* Begin Task input *
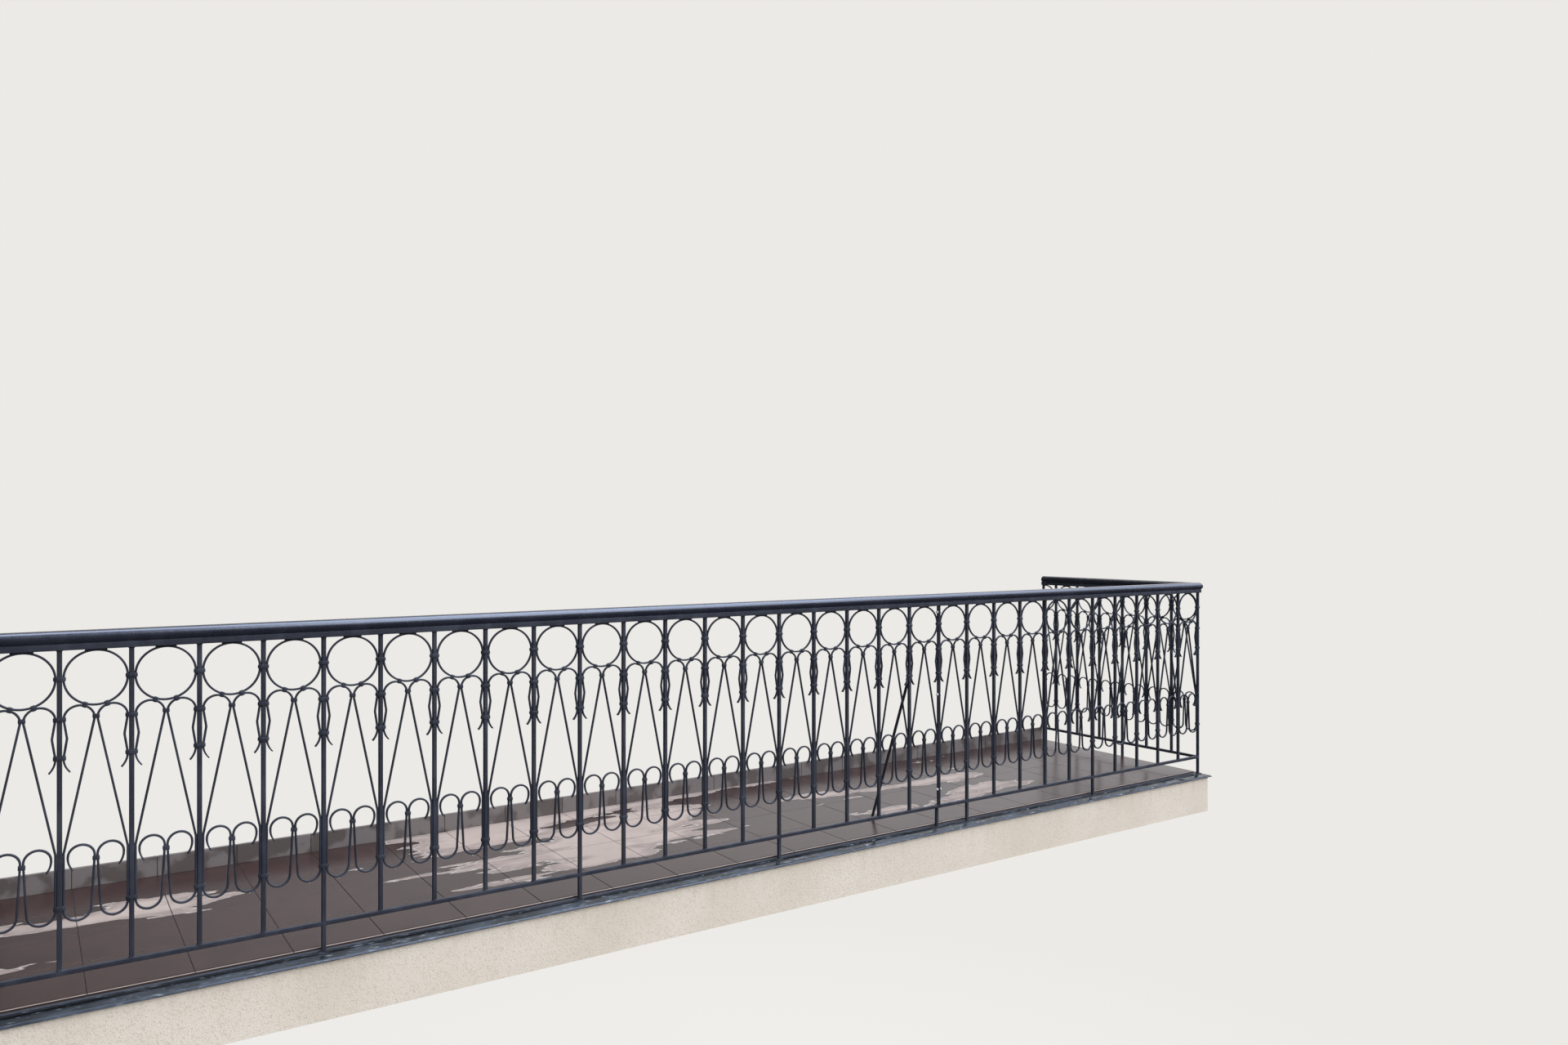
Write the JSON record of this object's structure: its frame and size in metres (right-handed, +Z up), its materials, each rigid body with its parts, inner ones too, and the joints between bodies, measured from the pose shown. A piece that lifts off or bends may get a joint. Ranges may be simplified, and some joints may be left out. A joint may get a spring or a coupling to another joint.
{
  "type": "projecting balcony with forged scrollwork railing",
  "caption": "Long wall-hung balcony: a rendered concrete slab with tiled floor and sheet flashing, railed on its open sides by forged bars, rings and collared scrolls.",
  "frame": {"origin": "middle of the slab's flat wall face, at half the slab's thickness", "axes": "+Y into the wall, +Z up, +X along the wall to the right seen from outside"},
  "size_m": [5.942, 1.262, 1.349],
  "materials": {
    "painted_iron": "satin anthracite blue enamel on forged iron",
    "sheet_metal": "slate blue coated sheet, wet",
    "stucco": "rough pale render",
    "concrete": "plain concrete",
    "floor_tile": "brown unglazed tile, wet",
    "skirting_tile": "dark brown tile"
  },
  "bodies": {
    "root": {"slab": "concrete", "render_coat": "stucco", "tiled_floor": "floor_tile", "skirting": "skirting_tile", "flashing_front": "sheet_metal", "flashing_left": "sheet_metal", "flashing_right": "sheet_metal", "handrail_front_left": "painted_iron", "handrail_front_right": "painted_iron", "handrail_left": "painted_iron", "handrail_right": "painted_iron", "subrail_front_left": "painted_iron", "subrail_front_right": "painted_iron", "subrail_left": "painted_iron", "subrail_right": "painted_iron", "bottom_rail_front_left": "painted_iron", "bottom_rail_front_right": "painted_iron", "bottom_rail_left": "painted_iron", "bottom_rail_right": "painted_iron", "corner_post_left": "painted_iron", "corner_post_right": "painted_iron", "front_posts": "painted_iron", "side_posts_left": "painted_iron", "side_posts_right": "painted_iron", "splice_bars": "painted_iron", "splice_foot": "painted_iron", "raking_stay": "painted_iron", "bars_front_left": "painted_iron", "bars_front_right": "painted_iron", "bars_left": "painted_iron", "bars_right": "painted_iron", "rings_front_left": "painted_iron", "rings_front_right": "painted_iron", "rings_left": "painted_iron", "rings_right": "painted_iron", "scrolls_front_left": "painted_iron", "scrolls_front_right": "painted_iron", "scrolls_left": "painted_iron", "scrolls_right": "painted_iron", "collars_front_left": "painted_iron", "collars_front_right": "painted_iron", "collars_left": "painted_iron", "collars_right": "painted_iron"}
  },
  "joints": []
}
* End Task input *
* Begin Task input *
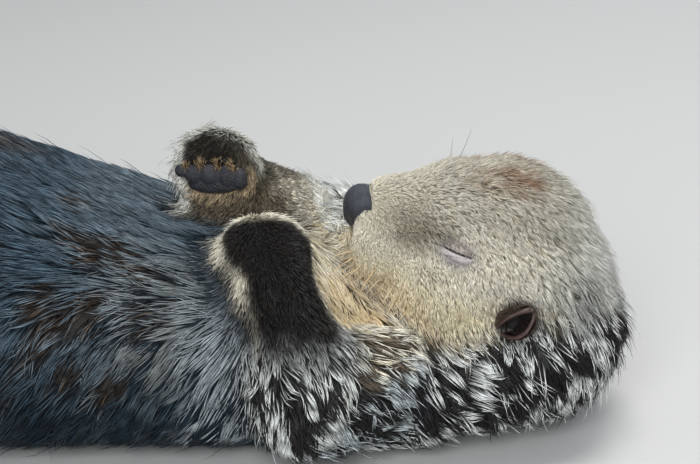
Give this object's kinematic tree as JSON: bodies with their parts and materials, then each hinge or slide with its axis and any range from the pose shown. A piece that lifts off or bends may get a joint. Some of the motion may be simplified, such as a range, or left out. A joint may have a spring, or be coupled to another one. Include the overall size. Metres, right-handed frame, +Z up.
* End Task input *
Written exercise => Give only the count of lines in this material that contain the string "joints".

Full solution => 2